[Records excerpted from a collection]
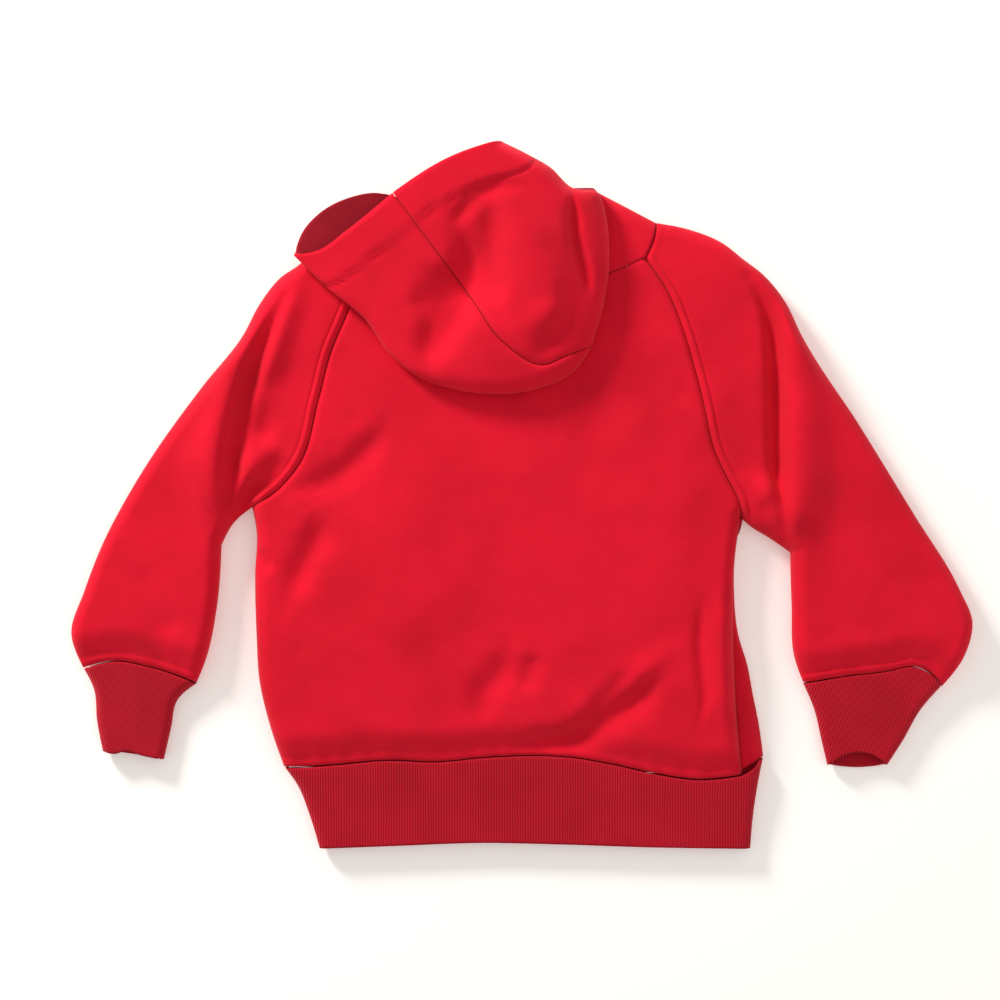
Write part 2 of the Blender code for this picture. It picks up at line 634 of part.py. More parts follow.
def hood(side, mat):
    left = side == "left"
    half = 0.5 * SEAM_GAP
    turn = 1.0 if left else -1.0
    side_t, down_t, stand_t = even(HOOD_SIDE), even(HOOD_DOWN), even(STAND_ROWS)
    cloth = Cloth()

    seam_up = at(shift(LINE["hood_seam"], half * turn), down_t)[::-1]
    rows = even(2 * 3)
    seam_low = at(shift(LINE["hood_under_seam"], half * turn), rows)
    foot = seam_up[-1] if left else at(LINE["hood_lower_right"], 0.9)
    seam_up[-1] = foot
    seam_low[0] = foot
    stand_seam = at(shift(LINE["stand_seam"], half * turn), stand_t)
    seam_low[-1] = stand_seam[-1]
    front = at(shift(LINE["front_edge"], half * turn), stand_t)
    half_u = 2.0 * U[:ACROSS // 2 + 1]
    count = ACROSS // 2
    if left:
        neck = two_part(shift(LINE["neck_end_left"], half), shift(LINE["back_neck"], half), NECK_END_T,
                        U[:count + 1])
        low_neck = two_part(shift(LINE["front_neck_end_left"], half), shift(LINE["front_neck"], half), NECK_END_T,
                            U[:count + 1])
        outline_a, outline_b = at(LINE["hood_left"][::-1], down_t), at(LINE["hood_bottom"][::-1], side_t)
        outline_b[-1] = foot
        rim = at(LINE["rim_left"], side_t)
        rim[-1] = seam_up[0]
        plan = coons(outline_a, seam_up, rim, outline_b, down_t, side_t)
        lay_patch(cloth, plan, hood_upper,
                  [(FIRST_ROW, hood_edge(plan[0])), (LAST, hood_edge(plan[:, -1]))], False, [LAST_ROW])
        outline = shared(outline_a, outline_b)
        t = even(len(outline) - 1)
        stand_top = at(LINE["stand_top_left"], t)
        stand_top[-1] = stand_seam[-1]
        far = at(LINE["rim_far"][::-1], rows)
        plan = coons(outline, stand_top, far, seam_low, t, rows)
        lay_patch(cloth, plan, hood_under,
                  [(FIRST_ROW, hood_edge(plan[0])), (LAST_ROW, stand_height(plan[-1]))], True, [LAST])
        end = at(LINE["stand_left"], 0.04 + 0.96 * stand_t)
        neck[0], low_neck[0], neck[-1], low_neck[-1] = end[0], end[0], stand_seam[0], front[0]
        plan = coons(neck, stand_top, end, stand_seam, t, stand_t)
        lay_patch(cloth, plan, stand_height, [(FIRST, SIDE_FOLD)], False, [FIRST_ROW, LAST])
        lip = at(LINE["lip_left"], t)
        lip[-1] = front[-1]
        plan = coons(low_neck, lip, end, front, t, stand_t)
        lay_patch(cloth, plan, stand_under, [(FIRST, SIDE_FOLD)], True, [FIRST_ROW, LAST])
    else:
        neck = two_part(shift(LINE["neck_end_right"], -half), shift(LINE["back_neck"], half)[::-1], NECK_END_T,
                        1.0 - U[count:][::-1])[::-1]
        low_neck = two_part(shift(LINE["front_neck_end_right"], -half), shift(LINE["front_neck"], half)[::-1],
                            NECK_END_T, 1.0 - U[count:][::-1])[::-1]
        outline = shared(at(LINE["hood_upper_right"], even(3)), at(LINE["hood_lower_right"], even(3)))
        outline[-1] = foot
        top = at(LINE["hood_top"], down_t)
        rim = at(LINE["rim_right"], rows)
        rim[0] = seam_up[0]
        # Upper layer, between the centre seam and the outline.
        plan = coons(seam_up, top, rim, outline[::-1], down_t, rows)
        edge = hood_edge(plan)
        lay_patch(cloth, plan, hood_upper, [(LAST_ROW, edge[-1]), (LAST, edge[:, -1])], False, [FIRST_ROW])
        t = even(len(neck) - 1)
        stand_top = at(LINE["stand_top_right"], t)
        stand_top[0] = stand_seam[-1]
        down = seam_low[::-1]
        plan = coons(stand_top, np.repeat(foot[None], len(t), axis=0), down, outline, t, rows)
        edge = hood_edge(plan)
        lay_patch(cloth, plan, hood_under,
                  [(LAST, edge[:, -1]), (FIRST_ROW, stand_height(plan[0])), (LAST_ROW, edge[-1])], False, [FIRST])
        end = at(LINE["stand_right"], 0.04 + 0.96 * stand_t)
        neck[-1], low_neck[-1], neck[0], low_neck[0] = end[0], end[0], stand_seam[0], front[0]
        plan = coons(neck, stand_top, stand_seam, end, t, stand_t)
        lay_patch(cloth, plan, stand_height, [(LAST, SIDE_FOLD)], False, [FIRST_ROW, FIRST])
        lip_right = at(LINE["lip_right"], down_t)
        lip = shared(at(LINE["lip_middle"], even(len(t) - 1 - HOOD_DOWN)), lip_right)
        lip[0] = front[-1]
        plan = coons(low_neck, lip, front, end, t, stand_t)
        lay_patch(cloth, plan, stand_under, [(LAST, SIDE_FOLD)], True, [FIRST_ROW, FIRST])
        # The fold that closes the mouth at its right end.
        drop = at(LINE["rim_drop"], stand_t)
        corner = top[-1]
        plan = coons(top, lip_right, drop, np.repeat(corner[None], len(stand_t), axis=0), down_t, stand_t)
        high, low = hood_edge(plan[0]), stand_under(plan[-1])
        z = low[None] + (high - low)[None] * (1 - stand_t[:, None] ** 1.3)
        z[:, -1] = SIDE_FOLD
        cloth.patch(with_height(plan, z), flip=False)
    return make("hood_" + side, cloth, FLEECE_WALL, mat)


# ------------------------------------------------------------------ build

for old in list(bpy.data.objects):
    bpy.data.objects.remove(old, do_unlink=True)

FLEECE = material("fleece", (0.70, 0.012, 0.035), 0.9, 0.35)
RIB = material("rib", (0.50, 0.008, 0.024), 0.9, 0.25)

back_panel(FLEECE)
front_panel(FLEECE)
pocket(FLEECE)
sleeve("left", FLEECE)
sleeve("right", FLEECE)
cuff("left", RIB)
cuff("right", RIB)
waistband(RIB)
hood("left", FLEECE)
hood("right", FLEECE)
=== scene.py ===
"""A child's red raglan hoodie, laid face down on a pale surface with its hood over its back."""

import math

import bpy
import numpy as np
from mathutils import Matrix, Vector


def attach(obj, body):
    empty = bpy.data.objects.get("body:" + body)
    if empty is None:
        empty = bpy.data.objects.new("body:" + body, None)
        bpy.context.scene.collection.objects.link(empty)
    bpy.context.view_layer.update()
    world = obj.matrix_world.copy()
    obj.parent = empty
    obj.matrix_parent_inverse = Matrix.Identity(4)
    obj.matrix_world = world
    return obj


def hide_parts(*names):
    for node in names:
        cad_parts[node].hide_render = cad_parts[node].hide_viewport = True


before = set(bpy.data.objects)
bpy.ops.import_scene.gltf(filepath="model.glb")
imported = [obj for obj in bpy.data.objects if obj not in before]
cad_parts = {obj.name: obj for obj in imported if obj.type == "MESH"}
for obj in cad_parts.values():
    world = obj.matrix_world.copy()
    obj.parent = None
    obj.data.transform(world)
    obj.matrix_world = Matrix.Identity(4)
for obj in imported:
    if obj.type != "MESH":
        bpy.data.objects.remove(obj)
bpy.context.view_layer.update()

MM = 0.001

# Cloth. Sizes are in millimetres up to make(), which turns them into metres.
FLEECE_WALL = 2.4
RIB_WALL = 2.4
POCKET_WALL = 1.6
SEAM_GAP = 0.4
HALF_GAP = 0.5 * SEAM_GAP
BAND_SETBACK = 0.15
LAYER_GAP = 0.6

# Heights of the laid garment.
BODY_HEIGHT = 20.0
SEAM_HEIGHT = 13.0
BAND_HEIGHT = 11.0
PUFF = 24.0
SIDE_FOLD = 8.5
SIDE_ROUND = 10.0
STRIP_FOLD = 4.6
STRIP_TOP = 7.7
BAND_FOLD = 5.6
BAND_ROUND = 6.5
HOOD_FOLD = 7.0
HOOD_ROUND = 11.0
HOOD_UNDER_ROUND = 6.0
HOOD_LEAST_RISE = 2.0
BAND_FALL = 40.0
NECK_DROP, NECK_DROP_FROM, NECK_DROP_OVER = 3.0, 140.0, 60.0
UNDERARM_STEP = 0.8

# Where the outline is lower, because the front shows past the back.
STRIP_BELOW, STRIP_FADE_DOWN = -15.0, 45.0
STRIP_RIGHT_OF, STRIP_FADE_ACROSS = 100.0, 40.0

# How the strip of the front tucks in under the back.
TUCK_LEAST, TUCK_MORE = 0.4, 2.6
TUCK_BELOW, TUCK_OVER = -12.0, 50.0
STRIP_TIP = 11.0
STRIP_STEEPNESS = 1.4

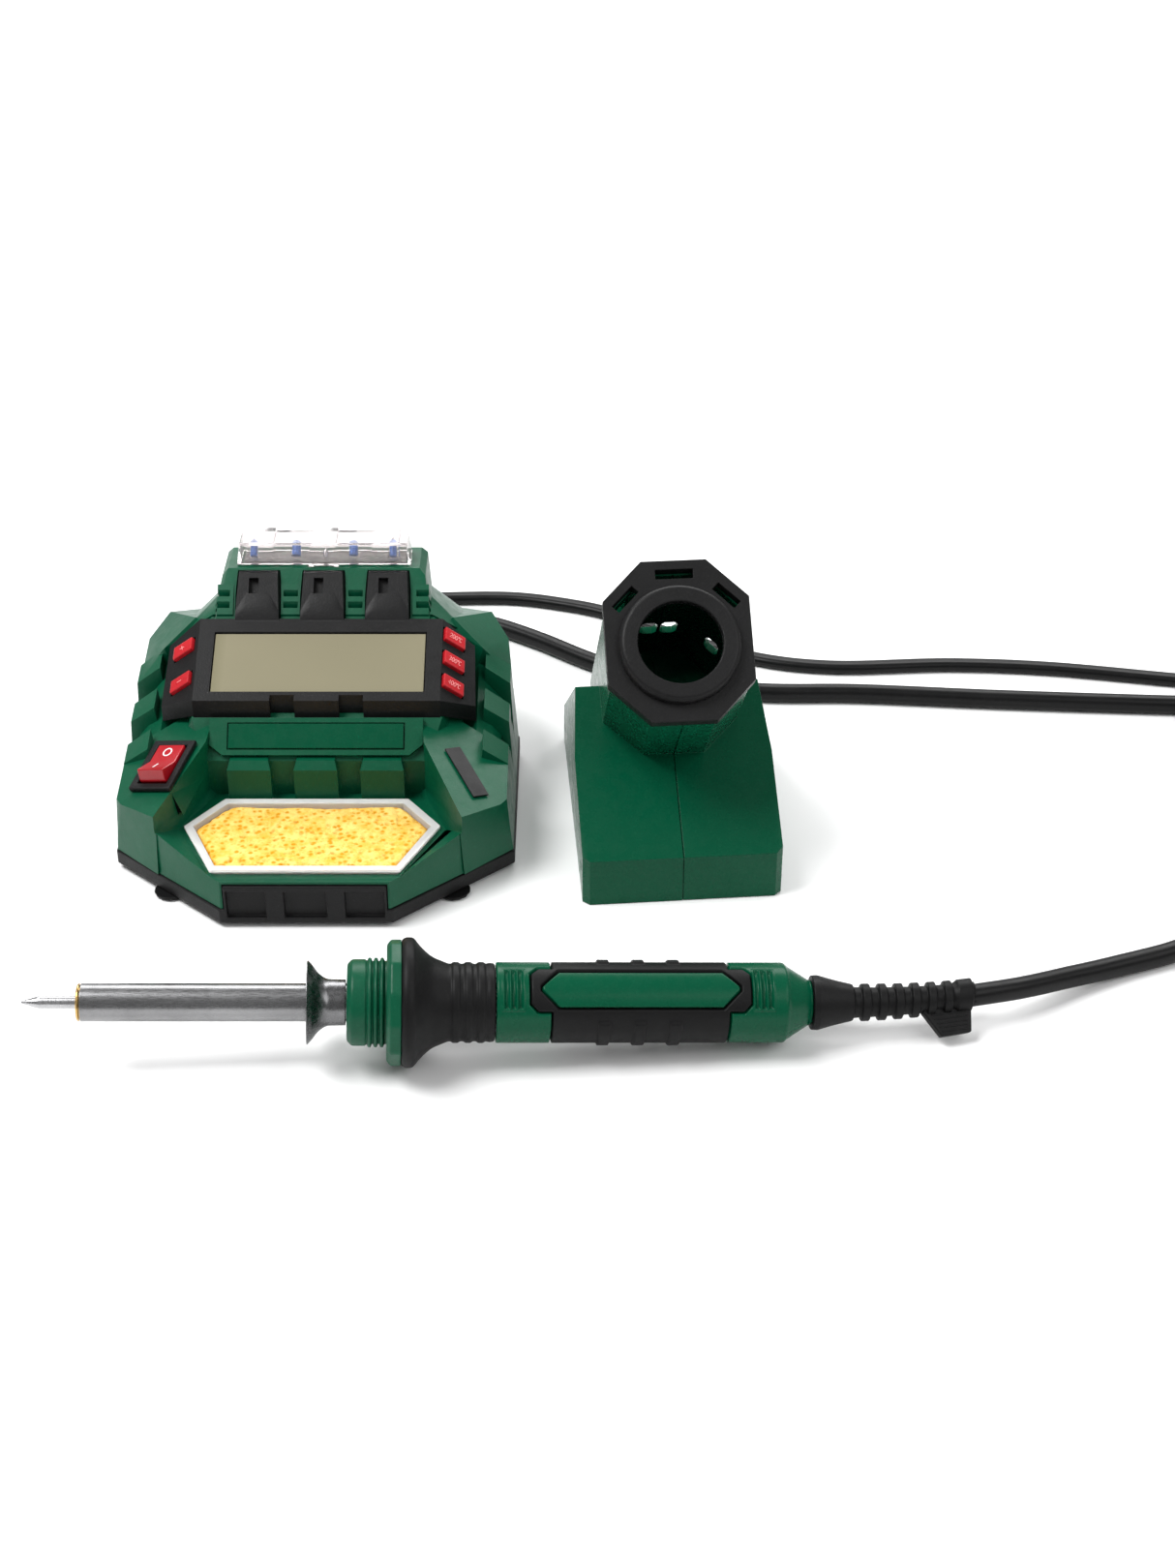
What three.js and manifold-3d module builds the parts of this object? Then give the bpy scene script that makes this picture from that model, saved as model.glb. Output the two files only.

__Your instructions__
Retype verbatim the lines that run from the line containing "0.035), 0.9, 0.35)" to the line containing "obj.data.transform(world)", both inclusive, and no others.

__Exercise solution__
FLEECE = material("fleece", (0.70, 0.012, 0.035), 0.9, 0.35)
RIB = material("rib", (0.50, 0.008, 0.024), 0.9, 0.25)

back_panel(FLEECE)
front_panel(FLEECE)
pocket(FLEECE)
sleeve("left", FLEECE)
sleeve("right", FLEECE)
cuff("left", RIB)
cuff("right", RIB)
waistband(RIB)
hood("left", FLEECE)
hood("right", FLEECE)
=== scene.py ===
"""A child's red raglan hoodie, laid face down on a pale surface with its hood over its back."""

import math

import bpy
import numpy as np
from mathutils import Matrix, Vector


def attach(obj, body):
    empty = bpy.data.objects.get("body:" + body)
    if empty is None:
        empty = bpy.data.objects.new("body:" + body, None)
        bpy.context.scene.collection.objects.link(empty)
    bpy.context.view_layer.update()
    world = obj.matrix_world.copy()
    obj.parent = empty
    obj.matrix_parent_inverse = Matrix.Identity(4)
    obj.matrix_world = world
    return obj


def hide_parts(*names):
    for node in names:
        cad_parts[node].hide_render = cad_parts[node].hide_viewport = True


before = set(bpy.data.objects)
bpy.ops.import_scene.gltf(filepath="model.glb")
imported = [obj for obj in bpy.data.objects if obj not in before]
cad_parts = {obj.name: obj for obj in imported if obj.type == "MESH"}
for obj in cad_parts.values():
    world = obj.matrix_world.copy()
    obj.parent = None
    obj.data.transform(world)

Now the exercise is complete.